昏昏欲睡的严以枫,忍不住在聂欢耳边低语,句句发自真心!“以后,我如果惹你生气,你可以打我,骂我。你放心,我不打女人。”
“小丫头,看在我那么担心你的份上,不要怪我好吗?还有……继续喜欢我好不好?像之前那样喜欢……”“你放心,我会比以前更喜欢更喜欢你。不……是更爱你!”
“……”聂欢那么努力地想克制住自己的眼泪。但是最终,抵不过严以枫的话语刺激。整个人瞬间奔溃,眼泪滚滚而下,顺着眼角,打湿了枕头。而此时此刻,严以枫依偎着她沉沉睡了过去。聂欢眨了眨眼睛,手轻轻抚在了严以枫的手背上。随即,轻启了颤抖的嘴角。“严以枫,我爱你。”
因为爱你!所以不可以连累你!你是好人,自然值得更好的人。无论我身处何地,我都会默默地祝福你!请你一定要幸福啊!……夏七夕走出医院,就遇到来接她的厉少爵。厉少爵西装革履,从容地站在车门前,优雅得像是童话里走出来的王子。此刻,他深邃的目光正注视着夏七夕。本想进去接她,没想到她竟出来了。可当他无意间看到夏七夕脸上的泪,他英俊的脸上顿时露出一抹不悦之色。接着,毫不犹豫地朝夏七夕走了去。夏七夕泪眼朦胧,可她一眼就认出了厉少爵。他的走路的动作都让她那么熟悉……她再也不能压抑内心的悲伤,小跑着过去,一把抱住了厉少爵。“怎么了?”
厉少爵伸手接住她,蹙眉询问道:“发生了什么事?”
“欢欢她……”夏七夕抽泣着,心里堵得慌,一时间竟说不全一句话。然而,她提及聂欢,厉少爵心里已然明了。原来是因为聂欢的事情,他还以为她被人欺负了。厉少爵叹息一声,伸手轻轻拍着她的后背,安慰着她:“不要难过,我想聂小姐一定好起来的。”

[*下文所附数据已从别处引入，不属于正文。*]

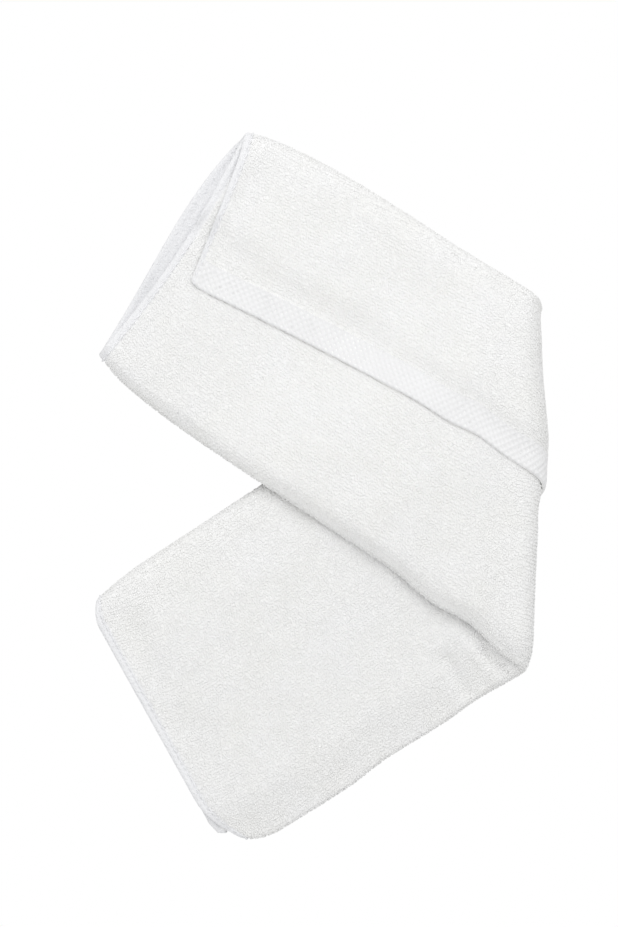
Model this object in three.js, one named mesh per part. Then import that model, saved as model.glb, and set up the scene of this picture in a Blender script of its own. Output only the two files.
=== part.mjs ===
// A terry hand towel, rolled flat into a strip and the strip bent over once in its middle.
//
// The towel is one cloth. Its flat roll is drawn as a section in two measures: how far across
// the strip (from the low fold to the high fold) and how high in the stack of layers. That
// section is swept along the strip: up the lower arm, round the bend, and back along the upper
// arm, which lies across the lower one and sinks to the table past its edge.
//
// Millimetres, +Z up. The towel lies on z = 0, and the middle of its footprint is the origin.
// "low" is the fold on the strip's right as the lower arm runs towards the bend, which is the
// upper arm's lower-left edge. "high" is the other fold.

import * as THREE from "three";

const { clamp, lerp, smoothstep } = THREE.MathUtils;

// The cloth
const CLOTH_LENGTH = 600; // wound up across the strip; the strip is 400 long
const CLOTH = 2.2; // thickness with the pile on both faces
const BAND_CLOTH = 1.6; // the flat woven band at the free edge is thinner
const BAND_WIDTH = 13;
const AIR = 0.6; // between two layers
const PITCH = CLOTH + AIR;

// The roll
const TAIL = 30; // least length of the innermost layer
const WINDING_LOSS = 7; // what the turns save, against five full widths
const CORE_SHARE = 6; // a core edge that moves in by 1 takes this much off the cloth's length
const CLIMB = 14; // a layer takes this much width to climb onto the end of another
const SHOULDER = 20; // and this much to come down past a fold that it covers

// The strip's corners, seen from above. At the bend it has one pair for each arm, since the
// cloth also travels along the bend's line while it turns over.
const HEM_LOW = new THREE.Vector2(-43.0, -173.9);
const HEM_HIGH = new THREE.Vector2(-110.4, -53.0);
const LOWER_BEND_LOW = new THREE.Vector2(90.4, -89.3);
const LOWER_BEND_HIGH = new THREE.Vector2(90.9, 78.1);
const UPPER_BEND_LOW = new THREE.Vector2(90.4, -82.8);
const UPPER_BEND_HIGH = new THREE.Vector2(90.9, 94.4);
const MOUTH_LOW = new THREE.Vector2(-103.9, 60.9);
const MOUTH_HIGH = new THREE.Vector2(-35.1, 164.6);

// How far the upper arm's edges stand out past the straight lines between those corners, by
// the share of the way from the bend to the open end.
const UPPER_SWELL = [
  { along: 0, low: 0, high: 0 },
  { along: 0.2, low: 0.4, high: 1.0 },
  { along: 0.4, low: 0.3, high: 3.2 },
  { along: 0.6, low: 2.6, high: 4.8 },
  { along: 0.8, low: 4.9, high: 4.6 },
  { along: 0.93, low: 3.8, high: 2.6 },
  { along: 1, low: 0, high: 0 },
];

// The hemmed end is drawn in at its two corners, over this share of the lower arm.
const HEM_PINCH = { low: 5, high: 3, run: 0.15 };

// Where the free edge lies on the flap, as a share of the width, by the place along the strip:
// 0 is the hemmed end, 1 and 2 are the two sides of the bend and 3 is the open end.
const FLAP_EDGE = [
  { along: 0, share: 0.42 },
  { along: 1, share: 0.455 },
  { along: 1.5, share: 0.472 },
  { along: 2, share: 0.525 },
  { along: 2.4, share: 0.49 },
  { along: 3, share: 0.417 },
];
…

夏七夕一怔,流着泪抬起头,望着厉少爵:“你、你知道?”
怎么每次她都没来得及说,他都知道?“又是陆廷深告诉你的?”
“嗯!”
厉少爵点了点头,没有隐瞒。夏七夕却不解了:“他怎么告诉你,却不告诉严以枫?”
按理说,有关聂欢的事情,他更应该告诉严以枫才是。